1971 was a peculiar anniversary to celebrate. Four hundred years earlier, in 1571, the two squabbling sister-towns of Weymouth and Melcombe Regis - facing each other across the same harbour mouth - had finally been united by act of parliament into a single borough. The towns had spent the previous centuries trying to ruin one another commercially. To mark the quatercentenary, someone in Weymouth thought to put on an exhibition of local history in the former Melcombe Regis Boys' School. It worked so well that the following year, in 1972, the temporary show became a permanent museum. Since then, Weymouth Museum has moved four times, closed three times, popped up in two different shops, and is still trying to find a settled home.

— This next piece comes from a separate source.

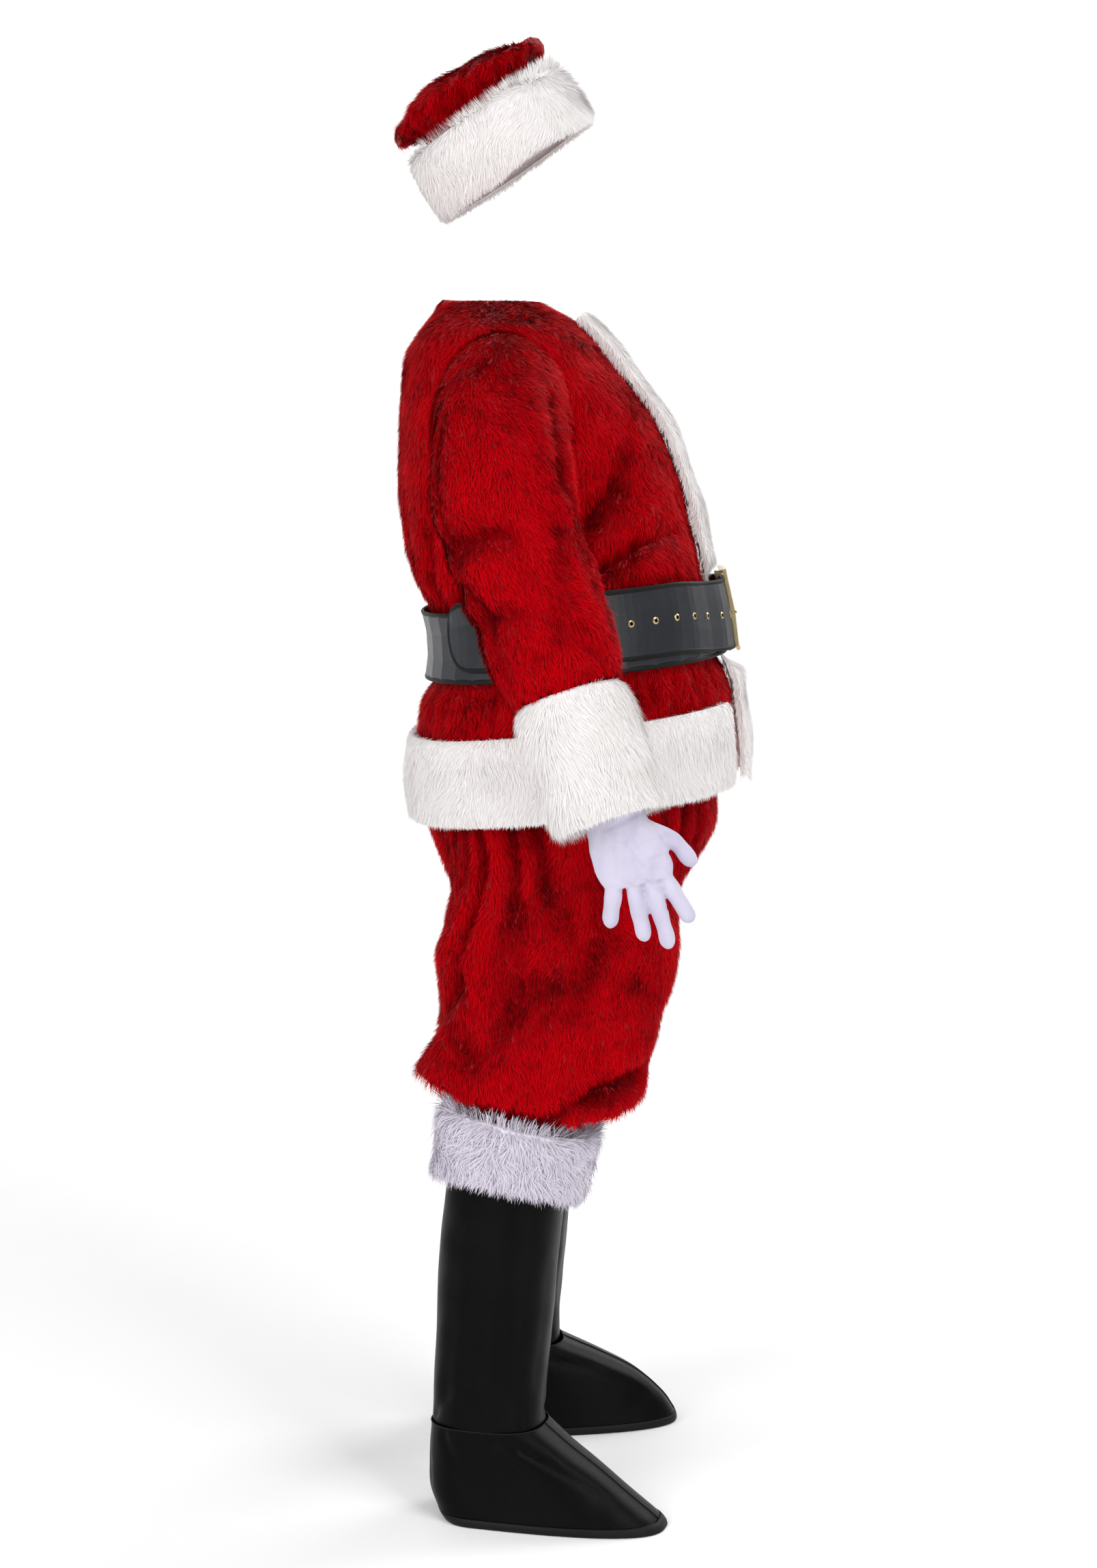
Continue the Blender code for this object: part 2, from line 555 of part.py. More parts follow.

The Melcombe Regis Boys' School on Westham Road was a Victorian board school that had served its working purpose and was sitting empty when the 1971 exhibition arrived. The building had good light, generous rooms, and enough wall space for the collection that the Friends of Weymouth Museum had been quietly assembling for years. In 1972 a permanent museum opened in five galleries arranged chronologically, with a sixth space for temporary shows. It told the story of Weymouth and Melcombe Regis from prehistory through to the 20th century - the Roman finds, the medieval port records, the Tudor union, George III bathing in the bay, the boat trains and the seaside boom. For sixteen years it worked. Then in 1987 the building was earmarked for demolition to make way for Weymouth Marina, and the museum had to find somewhere else to go.
Devenish Brewery had ceased brewing in 1985, leaving behind a handsome Victorian industrial complex on Hope Square just south of the inner harbour. Weymouth and Portland Borough Council and the brewery's owners turned the buildings into Brewers Quay, an indoor shopping arcade with cafes, gift shops, and space - the museum hoped - for displays. A twenty-five-year agreement was signed between the museum's Friends and the developers, and the collection moved in. Brewers Quay opened in June 1990. Weymouth Museum opened beside an attraction called Timewalk, which took visitors on a walk-through journey of the town's maritime history from the 14th century onwards. The arrangement was supposed to be permanent. It was not.
In 1999 the museum split from Timewalk to become a separate charitable trust, reopening in 2000. The Brewers Quay owners changed their plans; the museum lost its space. The complex reopened as an antiques emporium in 2013, with temporary room for the museum, which reopened in December that year. Then in 2016 it closed again. The emporium itself closed in 2017. In January 2016 the Council had approved an ambitious plan from the Weymouth Museum Trust to expand within Brewers Quay as part of a wider redevelopment, with 300,000 pounds in costs - some from the Heritage Lottery Fund, with 94,000 pounds pledged by the council. The trust got close. In March 2018 a small selection of the collection went back on display in temporary exhibitions inside Brewers Quay. The 2020 grand opening did not happen. Plans stalled, money ran short, and the building's redevelopment did not move.
Refusing to disappear, the Weymouth Museum Trust took a different approach. On 30 May 2022 a pop-up shop opened in a vacant unit on St Thomas Street - half museum, half gift shop, displaying a rotating selection from the collection that the public had not been able to see in years. It stayed open until 27 October 2023. A second pop-up opened in a nearby unit in summer 2025. These were not failures of ambition; they were demonstrations that the museum was not closed, only homeless. Volunteers ran the displays. Local history continued to be collected, catalogued, and shown. The full collection sat in storage, waiting for the redevelopment of Brewers Quay to resume.
Construction on Brewers Quay restarted in 2024 under new owners, with completion expected in 2026. Space has been reserved for the museum on the ground floor of the redeveloped complex. If the schedule holds, Weymouth Museum will have a permanent home again roughly fifty-five years after that first temporary exhibition celebrated the joining of the towns. The collection it returns with will be larger and more varied than what moved in back in 1990. Pop-up displays gather artefacts as readily as conventional museums do, and the lean years did not stop people donating. The story Weymouth Museum tells - of two rival towns becoming one, of a small port becoming a Georgian resort, of fishing boats becoming ferries becoming yachts - has gained a few more chapters since 1971. Some of them are about the museum itself.
Weymouth Museum and Brewers Quay at 50.60545 N, 2.4522 W on Hope Square, just south of the inner harbour of Weymouth, Dorset. From altitude Brewers Quay shows as a substantial Victorian industrial complex - the former Devenish Brewery - immediately south of the rectangular inner harbour. The Westham Road site of the original 1972 museum is now Weymouth Marina, the basin that fills the former Backwater west of the harbour. Nearest airfields: Bournemouth (EGHH) about 45 km east, Exeter (EGTE) roughly 90 km west. Recommended cruise 2,000-3,500 ft for a view of the harbour, marina and brewery buildings.